Gay bars were often raided by the police, so they opened and closed all the time. I was in a few potential raids and there was a script. A couple of plainclothes cops would walk in, push the jukebox away from the wall and pull the plug. One of them would stand and stare, daring us to say something. The other would walk over to the bar. If the cash register opened, ka-ching, they both turned and left, and the bartender or manager would plug in the jukebox and tell us it’s over. If the register didn’t open, one of the cops would walk to the door and let in some uniforms. Then the announcement: “This is an illegal establishment…” Sometimes they just made the patrons leave and arrested the manager, bartenders and waiters. Other times they brought everybody down to the station.

These were the days of Weegee photos of “perverts” getting into paddy wagons and then having their names published all over the press. You didn’t even say the word “homosexual” in mixed company back then. It was pretty frightening.

A lot of Stonewall myths have arisen from a lack of understanding of the time. Stonewall catered largely to young gays. Yes, many of us didn’t have a permanent address, and a few may have accepted money once in a while from an older guy who offered, but we weren’t really hustlers or homeless. Full drag was only allowed two nights a week at the Stonewall –Tuesday and Sunday I think, but definitely not on a Friday or Saturday when the riot took place.

That’s the second most common myth. Absolutely all of us were flamboyant back then, both in dress and manner. We wore silk scarves and beads and baby blue bellbottoms (we were just taking hippie a few steps further) and we also styled our longer hair. This was still a few years before most young gays would even dream of looking butch. The Christopher Street clone hadn’t been invented yet. So, when you see the pictures today, we may look like drag queens, but we were really only “fem and fierce.”

And yes, at the time of he riots, Judy Garland’s body was on view at Frank Campbell’s uptown.

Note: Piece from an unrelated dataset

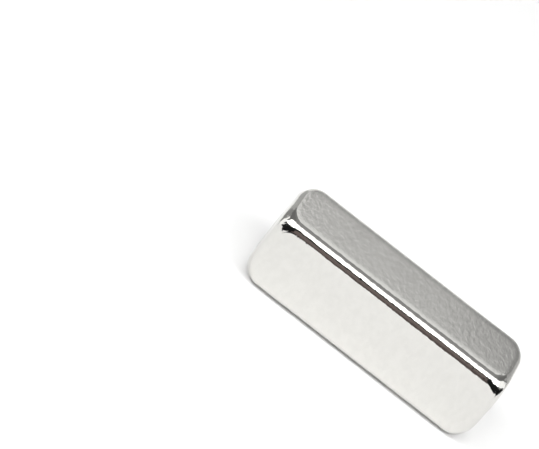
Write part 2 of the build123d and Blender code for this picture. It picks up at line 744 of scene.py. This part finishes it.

However, most of the regular Stonewall denizens were too young and could have cared less. We were into Aretha and dancing to “My Cherie Amour.”

The police were raiding bars left and right that month. And that was after a long period with fewer and fewer incidents, so we were taken by surprise and getting worried. The story going around the city was that the police commissioner was at war with John Lindsay, our very liberal independent mayor. Supposedly the commissioner had learned that Lindsay’s brother was gay, and he was trying to catch him in a raid to embarrass the mayor.

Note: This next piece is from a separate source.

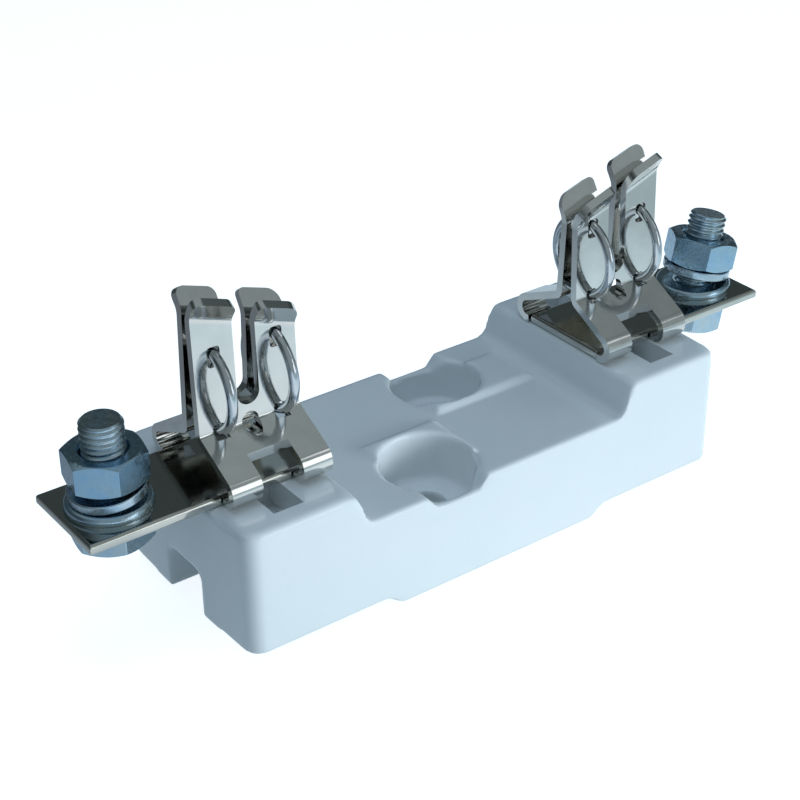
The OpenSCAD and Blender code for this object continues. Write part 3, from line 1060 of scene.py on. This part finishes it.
def bright_card(name, centre, size, shade_of_card):
    """A card that only reflections see, where the window is."""
    deselect()
    bpy.ops.mesh.primitive_plane_add(size=1, location=centre)
    card = active(name)
    card.scale = (*size, 1)
    card.rotation_euler = towards_aim(centre)
    look = Finish(name, shade_of_card, 0, 1)
    glow = look.node("ShaderNodeEmission", Color=(*shade_of_card, 1), Strength=1)
    look.show(glow.outputs[0])
    card.data.materials.append(look.material)
    card.visible_camera = False
    card.visible_diffuse = False
    card.visible_shadow = False
    card.visible_transmission = False


def ranged(tree, value, low, high):
    """The value as a share of the way from low to high."""
    made = tree.nodes.new("ShaderNodeMapRange")
    put(tree, made.inputs["Value"], value)
    made.inputs["From Min"].default_value = low
    made.inputs["From Max"].default_value = high
    return made.outputs[0]


def sky():
    """White to the camera; reflections see a dim room, paler overhead and in front."""
    world = bpy.data.worlds.new("sky")
    bpy.context.scene.world = world
    world.use_nodes = True
    tree = world.node_tree
    direction = tree.nodes.new("ShaderNodeSeparateXYZ")
    put(tree, direction.inputs[0], tree.nodes.new("ShaderNodeTexCoord").outputs["Generated"])
    most = tree.nodes.new("ShaderNodeMath")
    most.operation = "MAXIMUM"
    put(tree, most.inputs[0], ranged(tree, direction.outputs["Y"], 0.1, -0.6))
    put(tree, most.inputs[1], ranged(tree, direction.outputs["Z"], 0.60, 0.86))
    room = mixed(tree, most.outputs[0], ROOM_DIM, ROOM_COOL)
    path = tree.nodes.new("ShaderNodeLightPath").outputs
    shown = mixed(tree, path["Is Glossy Ray"], ROOM_LIGHT, room)
    shown = mixed(tree, path["Is Camera Ray"], shown, (1, 1, 1, 1))
    put(tree, tree.nodes["Background"].inputs["Color"], shown)


camera()
floor()
sky()
soft_light("window", (0.65, -1.15, 0.15), (1.5, 0.34), 15.2, (0.83, 0.97, 1.04))
soft_light("overhead", (-0.03, 0, 0.45), (0.3, 0.3), 0.35, (0.75, 0.95, 1.20))
bright_card("window_low", (0.48, -1.19, 0.24), (0.65, 0.40), WINDOW_SHADE)
bright_card("window_middle", (0.58, -1.10, 0.51), (0.36, 0.38), WINDOW_SHADE)
bright_card("window_high", (0.74, -0.76, 0.94), (0.26, 0.56), (0.9, 0.96, 1.0))
bpy.context.scene.view_settings.view_transform = "Standard"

I wasn’t at the Stonewall that fateful night, but I was there the next day. My best Lesbian friend and I went running and skipping all around the Village, jumping in and out of stores and yelling “I’m Gay!” at everybody and laughing together. Somehow, I think we were all ready for it at the time. It felt like queer VE Day or something. Gay people – especially young gays – had been getting angry for a long while. After all, this was the sixties: civil rights, anti-Vietnam and hippies. We’d just had enough.

That was officially the beginning of a new life for of us. We embraced our gay identities and wore them on the outside in defiance. And it gave us new feelings of freedom, righteousness and joy. This was like an electric shock that went through us all overnight. A new gay consciousness was riding on the waves of the many social movements of the sixties, and we weren’t going back.

A year and day later, I joined the first Stonewall march. I remember we gathered on Christopher Street in little nervous groups that morning. There weren’t many people there, and I think we delayed our start time a little. It was scary. There were signs that said “Hi Mom.” Then I looked across the street and saw TV crews. Suddenly, I put the two together and realized that I could outing myself. I quickly moved back a few rows from the front of the march and started watching for cameras.

I can still remember what it felt like to step out onto 6th Avenue. I experienced complete internal panic and then I just let go. We didn’t know if there would be gangs ready to beat us up or ugly name shouting or what. This wasn’t a parade like later years; it was a demonstration. And it wasn’t a march really, as it was more like speed walking. By the time we got up into the teens, we started getting applause here and there, and we could see lots of gay people hanging out of windows and standing on the sidewalk trying to make up there minds about joining. So we had our first chants, “Out of Your Buildings, Off of the Sidewalks, Into the Streets!”

And people did just that.

It got a little more festive as we got further uptown, and I remember meeting Taylor Meade, poet and sometime Warhol superstar (who was a little too solicitous) and other notable queers of the day. I believe I learned my favorite chant of all time that afternoon. A cute guy with a tambourine jumped out ahead and announced, “a Tarantella.” All I could think of was that song by Cyril Richard as Captain Hook. Anyway, it went: “Ho Ho Homosexual, the Ruling Class Ineffectual!”

The last thing I remember was the subway ride back downtown. The cars were full of shirtless beauties all going back to our turf – the Village.